** start Supplied data **

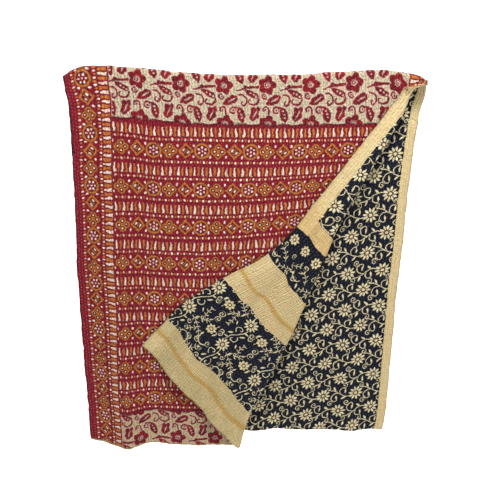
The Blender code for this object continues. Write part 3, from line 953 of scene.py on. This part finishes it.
    # Cream bands across the end that hangs in front, and the strip down the edge above them
    bandY = y + (plan.noise(0.085, 1.0) - 0.5) * 3.4
    inFront = 1 - y.under(3.0, 2.0)
    strip = (fromEdge - look["stripWidth"] - inFront * 1.2).under(0.0, 0.07)
    band = strip * bandY.under(58.8, 0.07)
    for start, end in look["bands"]:
        band = band.most(((bandY - (start + end) / 2).bare() - (end - start) / 2).under(0.0, 0.07))
    ribs = (x / 0.62).zigzag(0.5)
    streak = plan.vector("MULTIPLY", (1.0, 0.06, 0)).noise(1.4, 2.0)
    crossStreak = plan.vector("MULTIPLY", (0.05, 1.0, 0)).noise(2.2, 2.0)
    bandTone = colour.flat(look["band"]).paint(tone(*look["bandPink"]), streak.under(0.47, 0.1) * 0.55)
    bandTone = bandTone.paint(tone(*look["bandGreen"]), (1 - streak).under(0.42, 0.08) * 0.4)
    patches = (1 - y.under(108.0, 0.5)) * plan.noise(0.16, 2.0).under(0.55, 0.15) * 0.6
    bandTone = bandTone.paint(tone(*look["bandGreen"]), patches)
    golden = y.under(60.0, 0.5) * (1 - y.under(49.0, 4.0))
    bandTone = bandTone.paint(tone(*look["bandGold"]), golden * 0.5)
    bandTone = bandTone.paint(tone(*look["bandGold"]), crossStreak.under(0.40, 0.06) * 0.25)
    ochreLine = ((bandY - 82.3).bare() - 0.7).least((bandY - 118.1).bare() - 0.75)
    bandTone = bandTone.paint(tone(*look["ochre"]), (ochreLine + (fine - 0.5) * 0.8).under(0.0, 0.4) * 0.85)
    crossRibs = (y / 0.66).zigzag(0.5)
    ribbed = 1 - golden * 0.5
    bandTone = bandTone.paint(tone(*look["rib"]), crossRibs.under(0.13, 0.1) * ribbed * (0.5 - strip * 0.3))
    bandTone = bandTone.paint(tone(*look["rib"]), ribs.under(0.15, 0.1) * ribbed * (0.75 - strip * 0.5))
    bandDash = (dashRun.fraction() - 0.5).bare().under(0.26, 0.08) * ribs.under(0.16, 0.05)
    bandTone = bandTone.paint(tone(*look["bandStitch"]), bandDash * 0.25)
    colour = colour.paint(bandTone, band)
    seam = ((fromEdge - 0.35).bare() - 0.07).under(0.0, 0.05) * band
    colour = colour.paint(tone(*look["rib"]), seam * 0.5)
    colour = colour.scaled(0.78 + grain * 0.44)

    puckers = plan.vector("MULTIPLY", (0.75, 1.1, 0)).noise(1.0, 2.0)
    height = rowMiddle * 0.9 + puckers * 1.2 + plan.noise(9.0, 1.0) * 0.2 - dash * 0.35
    finishMaterial(shader, colour, height)
    return material


print("painting the two cloths")
redCloth.data.materials.append(paintRedSide())
blackCloth.data.materials.append(paintBlackSide())

for cloth, node in ((redCloth, "red_cloth"), (blackCloth, "black_cloth")):
    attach(cloth, "root")
    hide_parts(node)

studio = {
    "floorZ": -1.75,
    "cameraPlace": (0.0, -2.131, 0.1415),
    "cameraTilt": 72.17,  # degrees from straight down
    "lens": 50.4,
    "whiteFrom": 0.3,  # the floor in front of this y glows less
    "glow": 0.85,
}


# The floor runs back level and then curves up into the backdrop: a line in y and z carried along x
def makeSweep():
    angle = np.linspace(0, math.pi / 2, 13)
    y = np.concatenate(([-6.0], 2.5 + 1.5 * np.sin(angle), [4.0]))
    z = np.concatenate(([0.0], 1.5 * (1 - np.cos(angle)), [6.0])) + studio["floorZ"]
    count = len(y)
    points = [(side * 7.0, a, b) for side in (-1, 1) for a, b in zip(y, z)]
    faces = [(i, i + count, i + count + 1, i + 1) for i in range(count - 1)]
    mesh = bpy.data.meshes.new("studio_sweep")
    mesh.from_pydata(points, [], faces)
    mesh.shade_smooth()
    sweep = bpy.data.objects.new("studio_sweep", mesh)
    bpy.context.scene.collection.objects.link(sweep)
    material = plainMaterial("studioWhite", (0.95, 0.95, 0.95), 0.9)
    shader = material.node_tree.nodes["Principled BSDF"]
    shader.inputs["Emission Strength"].default_value = studio["glow"]
    place = Wire(material.node_tree, None).make("ShaderNodeTexCoord", output=3)
    split = place.make("ShaderNodeSeparateXYZ", None, {0: place}, 1)
    glow = place.flat((120, 120, 120)).paint((1, 1, 1), 1 - split.under(studio["whiteFrom"] - 0.3, 0.3))
    material.node_tree.links.new(glow.socket, shader.inputs["Emission Color"])
    mesh.materials.append(material)
    return sweep


makeSweep()


def addAreaLight(name, place, target, size, power):
    light = bpy.data.lights.new(name, "AREA")
    light.shape = "DISK"
    light.size = size
    light.energy = power
    lamp = bpy.data.objects.new(name, light)
    lamp.location = place
    direction = np.array(target) - np.array(place)
    flatLength = math.hypot(direction[0], direction[1])
    tilt, heading = math.atan2(direction[2], flatLength), math.atan2(direction[1], direction[0])
    lamp.rotation_euler = (math.pi / 2 + tilt, 0, heading - math.pi / 2)
    bpy.context.scene.collection.objects.link(lamp)
    return lamp


addAreaLight("key_light", (0.2, -1.35, 1.5), (0, 0, -0.3), 0.8, 56)
addAreaLight("fill_light", (2.0, -2.2, 0.6), (0, 0, -0.5), 1.6, 15)
addAreaLight("back_light", (0.6, 3.0, 1.6), (0, 0, -0.6), 2.0, 45)

world = bpy.data.worlds.new("studioWorld")
bpy.context.scene.world = world
world.use_nodes = True
world.node_tree.nodes["Background"].inputs["Color"].default_value = (1, 1, 1, 1)
world.node_tree.nodes["Background"].inputs["Strength"].default_value = 0.34
bpy.context.scene.view_settings.view_transform = "Standard"

cameraData = bpy.data.cameras.new("camera")
cameraData.lens = studio["lens"]
cameraData.sensor_width = 36
cameraData.sensor_fit = "AUTO"
camera = bpy.data.objects.new("camera", cameraData)
camera.location = studio["cameraPlace"]
camera.rotation_euler = (math.radians(studio["cameraTilt"]), 0, 0)
bpy.context.scene.collection.objects.link(camera)
bpy.context.scene.camera = camera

** end Supplied data **

§ **What to do**
Take every line containing the word "this" and copy it.

§ **Task result**
The Blender code for this object continues. Write part 3, from line 953 of scene.py on. This part finishes it.
    "whiteFrom": 0.3,  # the floor in front of this y glows less